3. Balance customer interests: Most Indian life insurance companies opposed a 2023 draft proposal which would have set a limit on policy surrender charges. The IRDAI’s recent decision to scrap this proposal benefits the insurance companies but not the customers. High surrender charges can be perceived as a tactic to lock in policyholders, eroding public trust in the insurance industry. Therefore, the regulator must allow some flexibility to balance the interests of both insurers and policyholders.

4. Promote customer support and grievance resolution channels: Although the IRDAI has developed an integrated grievance management system (IGMS) to handle and resolve complaints efficiently, customer awareness of this system remains limited. Customers rely on their agents to register grievances, thus depending on the very people who may have mis-sold policies in the first place. This process delays resolution. Therefore, the IRDAI should widely promote IGMS and push insurers to speed up claim resolution and response times.

5. Enhance customer understanding of insurance through gamification: Gamification can simplify complex subjects, and makes learning about insurance policies, policy types, benefits and conditions engaging by integrating quizzes, story-based adventures, role-playing and virtual simulations. This approach helps customer retain information better, ultimately empowering them to make informed decisions while enjoying the process. 

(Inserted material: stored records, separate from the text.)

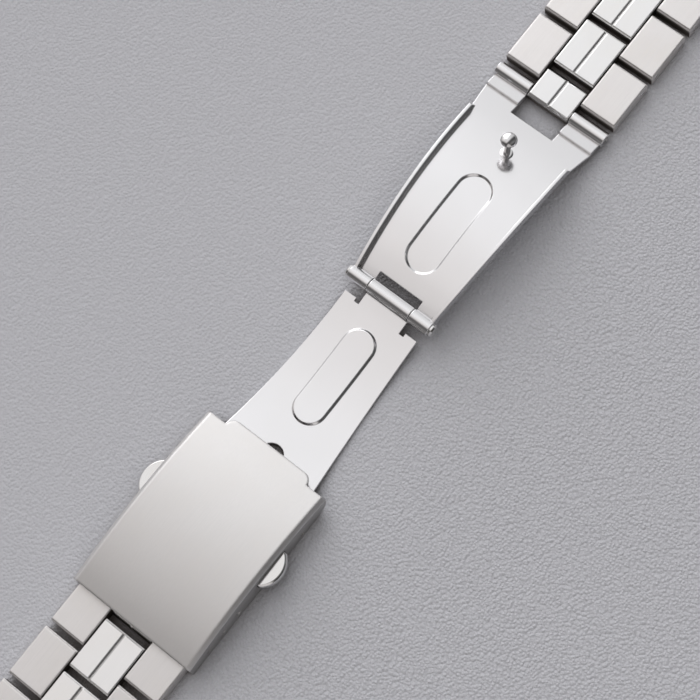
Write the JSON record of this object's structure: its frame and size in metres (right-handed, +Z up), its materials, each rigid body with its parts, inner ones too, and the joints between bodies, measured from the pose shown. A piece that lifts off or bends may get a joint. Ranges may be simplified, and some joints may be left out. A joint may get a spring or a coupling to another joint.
{
  "type": "link watch bracelet",
  "caption": "Metal link bracelet for a watch, lying open: rows of satin outer and polished centre links joined by a folding clasp with two push buttons.",
  "frame": {"origin": "middle of the open bracelet's box, on the surface that it lies on", "axes": "+X runs along the bracelet from the cover side to the blade side, +Y across it, +Z up, out of its worn face"},
  "size_m": [0.2164, 0.0258, 0.0087],
  "materials": {
    "link_satin": "satin, brushed along the bracelet",
    "link_polished": "polished",
    "cover_satin": "satin, brushed along the bracelet",
    "blade_mirror": "mirror polished",
    "button_polished": "polished",
    "stud_polished": "polished",
    "cage_steel": "plain stamped sheet",
    "spring_steel": "plain",
    "pin_polished": "polished"
  },
  "bodies": {
    "clasp_cover": {"clasp_cover": "cover_satin", "latch_cage": "cage_steel", "cover_hinge_pin": "pin_polished", "button_spring_left": "spring_steel", "button_spring_right": "spring_steel", "spring_bar_tube": "spring_steel", "spring_bar_spring": "spring_steel"},
    "push_button_left": {"push_button_left": "button_polished"},
    "push_button_right": {"push_button_right": "button_polished"},
    "spring_bar_tip_left": {"spring_bar_tip_left": "spring_steel"},
    "spring_bar_tip_right": {"spring_bar_tip_right": "spring_steel"},
    "middle_blade": {"middle_blade": "blade_mirror"},
    "base_blade": {"base_blade": "blade_mirror", "blade_hinge_pin": "pin_polished", "latch_stud": "stud_polished", "base_link_pin": "pin_polished"},
    "cover_half_link": {"cover_half_links": "link_polished"},
    "base_half_link": {"base_half_links": "link_polished"},
    "cover_row_1": {"cover_row_1_outer_links": "link_satin", "cover_row_1_centre_links": "link_polished"},
    "cover_row_2": {"cover_row_2_outer_links": "link_satin", "cover_row_2_centre_links": "link_polished"},
    "cover_row_3": {"cover_row_3_outer_links": "link_satin", "cover_row_3_centre_links": "link_polished"},
    "cover_row_4": {"cover_row_4_outer_links": "link_satin", "cover_row_4_centre_links": "link_polished"},
    "cover_row_5": {"cover_row_5_outer_links": "link_satin", "cover_row_5_centre_links": "link_polished"},
    "cover_end": {"cover_end_link": "link_satin"},
    "base_row_1": {"base_row_1_outer_links": "link_satin", "base_row_1_centre_links": "link_polished"},
    "base_row_2": {"base_row_2_outer_links": "link_satin", "base_row_2_centre_links": "link_polished"},
    "base_row_3": {"base_row_3_outer_links": "link_satin", "base_row_3_centre_links": "link_polished"},
    "base_row_4": {"base_row_4_outer_links": "link_satin", "base_row_4_centre_links": "link_polished"},
    "base_row_5": {"base_row_5_outer_links": "link_satin", "base_row_5_centre_links": "link_polished"},
    "base_end": {"base_end_link": "link_satin"}
  },
  "joints": [
    {"name": "blade_fold", "type": "hinge", "parent": "clasp_cover", "child": "middle_blade", "pos_m": [-0.02632, 0, 0.00138], "axis": [0, 1, 0], "range_deg": [0, 171.89]},
    {"name": "base_fold", "type": "hinge", "parent": "middle_blade", "child": "base_blade", "pos_m": [0.00863, 0, 0.00319], "axis": [0, 1, 0], "range_deg": [-180.42, 0]},
    {"name": "left_button_press", "type": "slide", "parent": "clasp_cover", "child": "push_button_left", "axis": [0, -1, 0], "range_m": [0, 0.0009], "stiffness_N_per_m": 600, "springref_m": -0.0006, "deforming": ["button_spring_left"]},
    {"name": "right_button_press", "type": "slide", "parent": "clasp_cover", "child": "push_button_right", "axis": [0, 1, 0], "range_m": [0, 0.0009], "stiffness_N_per_m": 600, "springref_m": -0.0006, "deforming": ["button_spring_right"]},
    {"name": "left_tip_press", "type": "slide", "parent": "clasp_cover", "child": "spring_bar_tip_left", "axis": [0, -1, 0], "range_m": [0, 0.001], "stiffness_N_per_m": 800, "springref_m": -0.0006, "deforming": ["spring_bar_spring"]},
    {"name": "right_tip_press", "type": "slide", "parent": "clasp_cover", "child": "spring_bar_tip_right", "axis": [0, 1, 0], "range_m": [0, 0.001], "stiffness_N_per_m": 800, "springref_m": -0.0006, "deforming": ["spring_bar_spring"]},
    {"name": "cover_half_link_hinge", "type": "hinge", "parent": "clasp_cover", "child": "cover_half_link", "pos_m": [-0.04762, 0, 0.0018], "axis": [0, -1, 0], "range_deg": [-2, 2]},
    {"name": "base_half_link_hinge", "type": "hinge", "parent": "base_blade", "child": "base_half_link", "pos_m": [0.04758, 0, 0.0013], "axis": [0, 1, 0], "range_deg": [-10, 12]},
    {"name": "cover_row_1_hinge", "type": "hinge", "parent": "cover_half_link", "child": "cover_row_1", "pos_m": [-0.05078, 0, 0.0013], "axis": [0, -1, 0], "range_deg": [-8, 10]},
    {"name": "cover_row_2_hinge", "type": "hinge", "parent": "cover_row_1", "child": "cover_row_2", "pos_m": [-0.06028, 0, 0.0013], "axis": [0, -1, 0], "range_deg": [-15, 22]},
    {"name": "cover_row_3_hinge", "type": "hinge", "parent": "cover_row_2", "child": "cover_row_3", "pos_m": [-0.06978, 0, 0.0013], "axis": [0, -1, 0], "range_deg": [-15, 22]},
    {"name": "cover_row_4_hinge", "type": "hinge", "parent": "cover_row_3", "child": "cover_row_4", "pos_m": [-0.07928, 0, 0.0013], "axis": [0, -1, 0], "range_deg": [-15, 22]},
    {"name": "cover_row_5_hinge", "type": "hinge", "parent": "cover_row_4", "child": "cover_row_5", "pos_m": [-0.08878, 0, 0.0013], "axis": [0, -1, 0], "range_deg": [-15, 22]},
    {"name": "cover_end_hinge", "type": "hinge", "parent": "cover_row_5", "child": "cover_end", "pos_m": [-0.09828, 0, 0.0013], "axis": [0, -1, 0], "range_deg": [-15, 22]},
    {"name": "base_row_1_hinge", "type": "hinge", "parent": "base_half_link", "child": "base_row_1", "pos_m": [0.05078, 0, 0.0013], "axis": [0, 1, 0], "range_deg": [-15, 20]},
    {"name": "base_row_2_hinge", "type": "hinge", "parent": "base_row_1", "child": "base_row_2", "pos_m": [0.06028, 0, 0.0013], "axis": [0, 1, 0], "range_deg": [-15, 22]},
    {"name": "base_row_3_hinge", "type": "hinge", "parent": "base_row_2", "child": "base_row_3", "pos_m": [0.06978, 0, 0.0013], "axis": [0, 1, 0], "range_deg": [-15, 22]},
    {"name": "base_row_4_hinge", "type": "hinge", "parent": "base_row_3", "child": "base_row_4", "pos_m": [0.07928, 0, 0.0013], "axis": [0, 1, 0], "range_deg": [-15, 22]},
    {"name": "base_row_5_hinge", "type": "hinge", "parent": "base_row_4", "child": "base_row_5", "pos_m": [0.08878, 0, 0.0013], "axis": [0, 1, 0], "range_deg": [-15, 22]},
    {"name": "base_end_hinge", "type": "hinge", "parent": "base_row_5", "child": "base_end", "pos_m": [0.09828, 0, 0.0013], "axis": [0, 1, 0], "range_deg": [-15, 22]}
  ],
  "couplings": [
    {"joint": "base_fold", "follows": "blade_fold", "ratio": -1.0493}
  ]
}
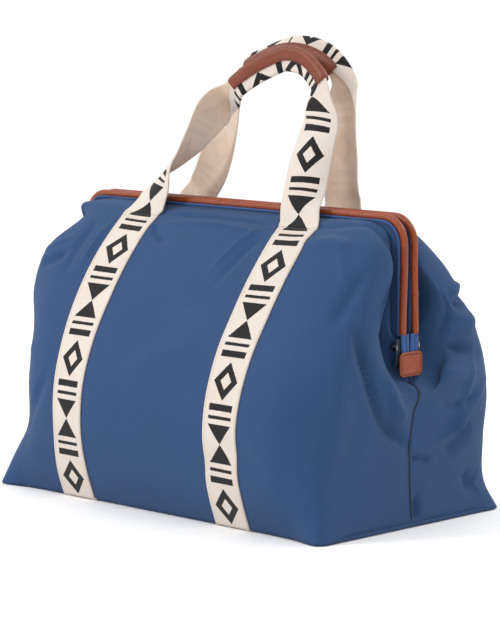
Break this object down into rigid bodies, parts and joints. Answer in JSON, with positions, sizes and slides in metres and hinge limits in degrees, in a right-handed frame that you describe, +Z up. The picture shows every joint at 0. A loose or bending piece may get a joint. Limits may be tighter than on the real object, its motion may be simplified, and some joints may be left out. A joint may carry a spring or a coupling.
{
  "type": "diaper bag",
  "caption": "Weekend-size canvas diaper bag with a wired, zipped doctor-bag mouth, patterned cream webbing and swinging handles with leather grips.",
  "frame": {"origin": "centre of the base on the ground", "axes": "+X along the bag's length, -Y towards its front, +Z up"},
  "size_m": [0.55, 0.351, 0.5613],
  "materials": {
    "blue_canvas": "plain woven cotton canvas",
    "lining_fabric": "plain woven polyester lining",
    "cream_webbing": "herringbone cotton webbing with a black woven pattern",
    "tan_leather": "smooth grained leather",
    "grip_leather": "smooth grained leather, stitched",
    "spring_steel": "drawn wire",
    "zinc_plated_steel": "zinc plated",
    "zip_tape_fabric": "woven polyester tape",
    "zip_coil": "moulded nylon teeth",
    "zip_metal": "tumbled metal",
    "board_plastic": "polyethylene board"
  },
  "bodies": {
    "bag": {"base_panel": "blue_canvas", "base_board": "board_plastic", "front_outer_panel": "blue_canvas", "rear_outer_panel": "blue_canvas", "lining": "lining_fabric", "front_pocket_row": "lining_fabric", "rear_pocket_row": "lining_fabric", "left_base_webbing": "cream_webbing", "right_base_webbing": "cream_webbing", "left_end_tab": "tan_leather", "right_end_tab": "tan_leather", "left_hinge_plate": "zinc_plated_steel", "right_hinge_plate": "zinc_plated_steel", "front_left_wall_webbing": "cream_webbing", "front_right_wall_webbing": "cream_webbing", "rear_left_wall_webbing": "cream_webbing", "rear_right_wall_webbing": "cream_webbing"},
    "front_frame": {"front_piping": "tan_leather", "front_casing": "blue_canvas", "front_frame_wire": "spring_steel", "front_zip_tape": "zip_tape_fabric", "front_zip_chain": "zip_coil", "front_upper_panel": "blue_canvas", "front_upper_lining": "lining_fabric", "front_left_top_webbing": "cream_webbing", "front_right_top_webbing": "cream_webbing"},
    "rear_frame": {"rear_piping": "tan_leather", "rear_casing": "blue_canvas", "rear_frame_wire": "spring_steel", "rear_zip_tape": "zip_tape_fabric", "rear_zip_chain": "zip_coil", "rear_upper_panel": "blue_canvas", "rear_upper_lining": "lining_fabric", "rear_left_top_webbing": "cream_webbing", "rear_right_top_webbing": "cream_webbing"},
    "front_handle": {"front_handle_webbing": "cream_webbing", "front_grip": "grip_leather"},
    "rear_handle": {"rear_handle_webbing": "cream_webbing", "rear_grip": "grip_leather"},
    "zip_slider_body": {"zip_slider": "zip_metal"},
    "zip_pull_body": {"zip_pull": "zip_metal"}
  },
  "joints": [
    {"name": "front_frame_hinge", "type": "hinge", "parent": "bag", "child": "front_frame", "pos_m": [0, -0.012, 0.212], "axis": [1, 0, 0], "range_deg": [0, 50]},
    {"name": "rear_frame_hinge", "type": "hinge", "parent": "bag", "child": "rear_frame", "pos_m": [0, 0.012, 0.212], "axis": [-1, 0, 0], "range_deg": [0, 50]},
    {"name": "front_handle_swing", "type": "hinge", "parent": "front_frame", "child": "front_handle", "pos_m": [0, -0.038, 0.35], "axis": [1, 0, 0], "range_deg": [0, 130]},
    {"name": "rear_handle_swing", "type": "hinge", "parent": "rear_frame", "child": "rear_handle", "pos_m": [0, 0.038, 0.35], "axis": [-1, 0, 0], "range_deg": [0, 104]},
    {"name": "zip_slider_travel", "type": "slide", "parent": "front_frame", "child": "zip_slider_body", "axis": [1, 0, 0], "range_m": [0, 0.43]},
    {"name": "zip_pull_swing", "type": "hinge", "parent": "zip_slider_body", "child": "zip_pull_body", "pos_m": [-0.222, 0, 0.3624], "axis": [0, -1, 0], "range_deg": [0, 150]}
  ]
}
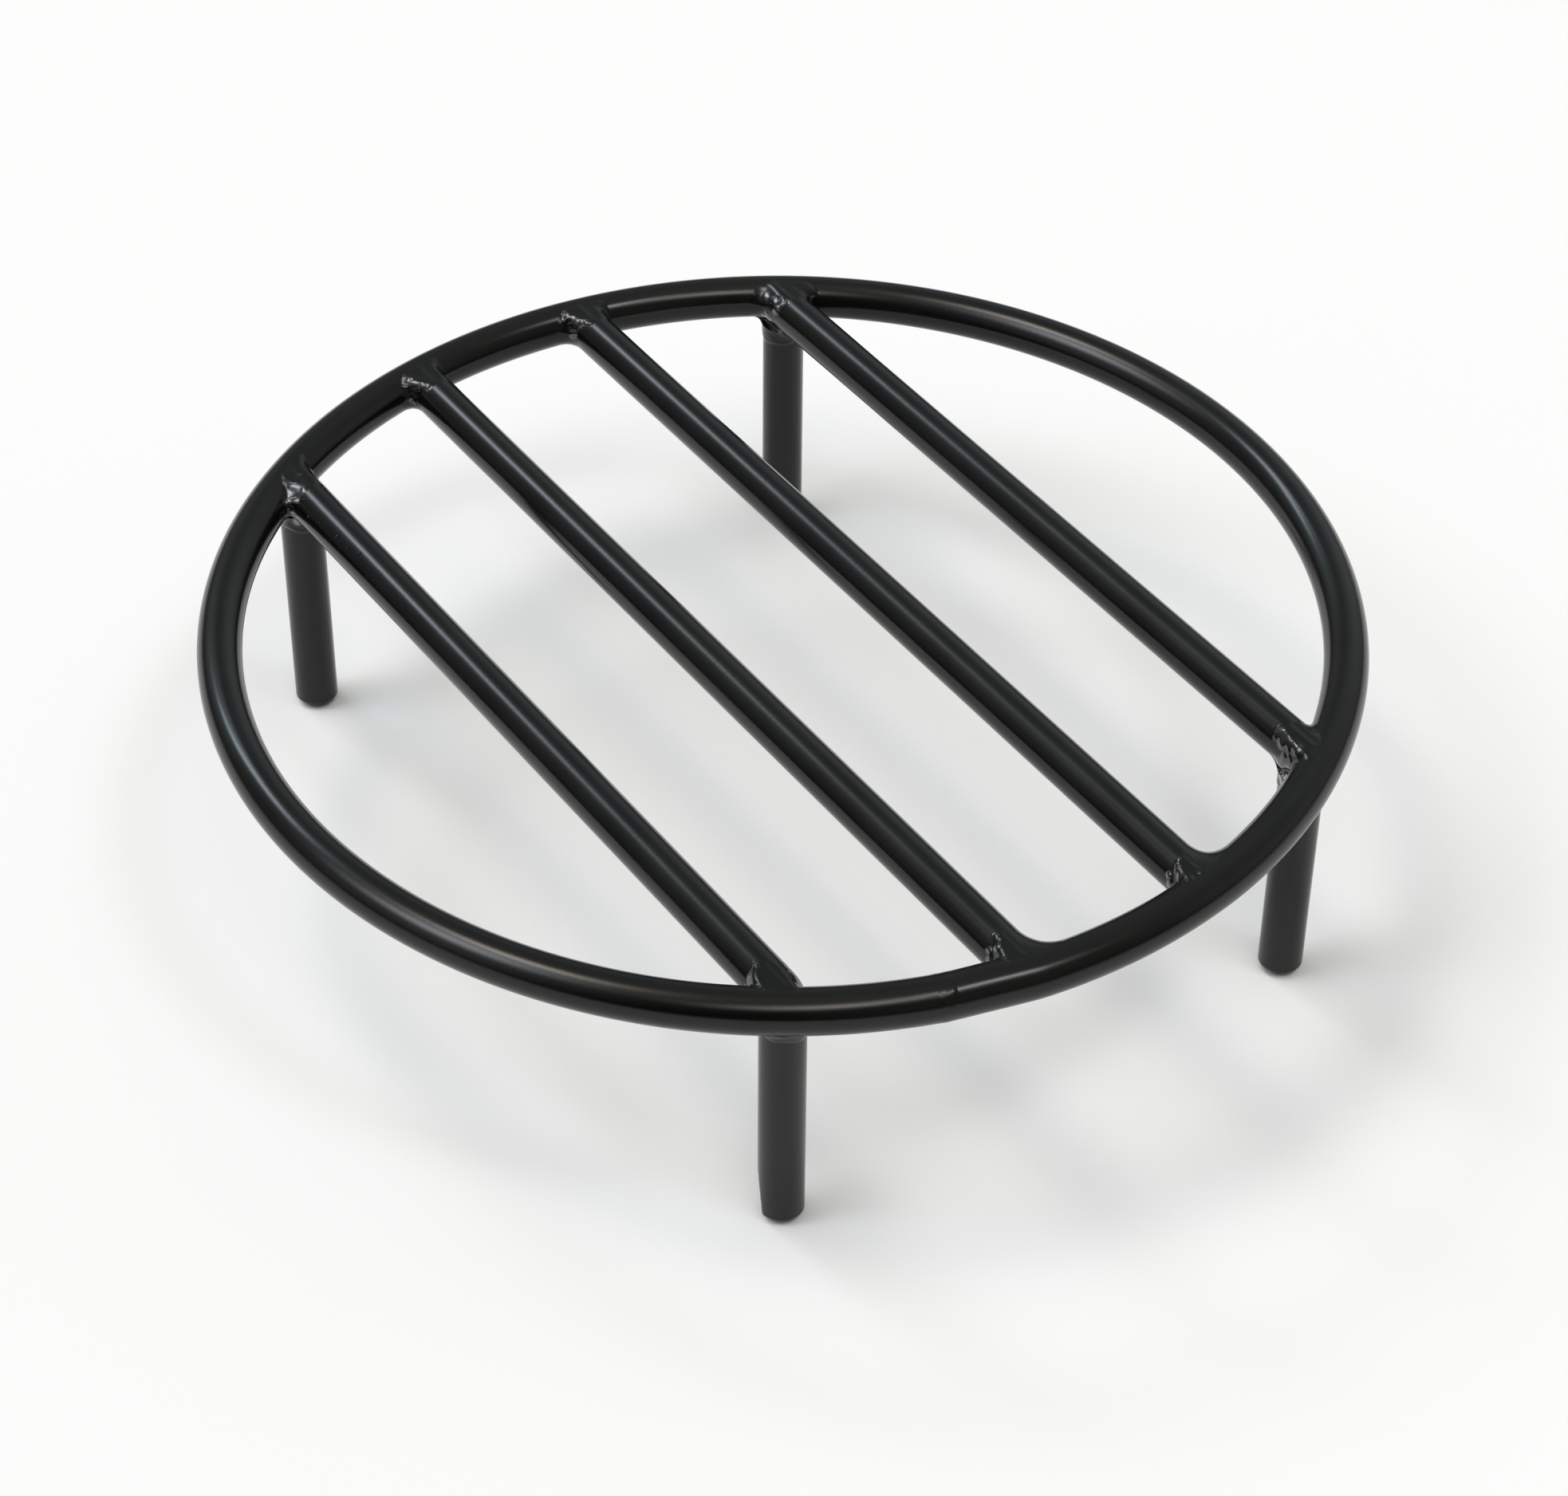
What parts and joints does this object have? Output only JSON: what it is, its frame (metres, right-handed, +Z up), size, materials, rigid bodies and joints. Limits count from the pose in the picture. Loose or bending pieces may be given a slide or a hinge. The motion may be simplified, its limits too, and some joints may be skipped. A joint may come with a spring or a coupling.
{
  "type": "log grate",
  "caption": "Round welded steel grate: a rolled ring crossed by parallel bars, raised on short legs to hold burning logs over a hearth or fire pit floor.",
  "frame": {"origin": "on the floor, at the centre of the four feet and under the centre of the ring", "axes": "+Z up, +Y along the bars towards the rear, +X across the bars to the right"},
  "size_m": [0.3302, 0.3302, 0.0864],
  "materials": {
    "coated_bar": "satin black powder coat on solid round steel bar",
    "coated_weld": "glossier black powder coat on rippled weld metal"
  },
  "bodies": {
    "root": {"ring": "coated_bar", "ring_seam_weld": "coated_weld", "bar_left_outer": "coated_bar", "bar_left_inner": "coated_bar", "bar_right_inner": "coated_bar", "bar_right_outer": "coated_bar", "leg_rear_left": "coated_bar", "leg_front_left": "coated_bar", "leg_rear_right": "coated_bar", "leg_front_right": "coated_bar", "weld_rear_left_outer": "coated_weld", "weld_rear_left_inner": "coated_weld", "weld_rear_right_inner": "coated_weld", "weld_rear_right_outer": "coated_weld", "weld_front_left_outer": "coated_weld", "weld_front_left_inner": "coated_weld", "weld_front_right_inner": "coated_weld", "weld_front_right_outer": "coated_weld", "leg_weld_rear_left": "coated_weld", "leg_weld_front_left": "coated_weld", "leg_weld_rear_right": "coated_weld", "leg_weld_front_right": "coated_weld"}
  },
  "joints": []
}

Insurance providers can incorporate gamification into their mobile apps, enabling customers with smartphones to learn independently. For low-income customers without smartphones, internet access or technical proficiency, insurance agents can guide them through gamified modules and offline resources during in-person consultations. Additionally, SMS can be used to deliver quizzes, tips and educational content. 

Empowering customers to make educated decisions

Protecting insurance customers is increasingly important as risks and complaints are rising. These steps will lead to better financial outcomes, reduced distress and a more responsive, competitive insurance industry. We can empower consumers to make educated decisions with robust regulatory standards and transparency.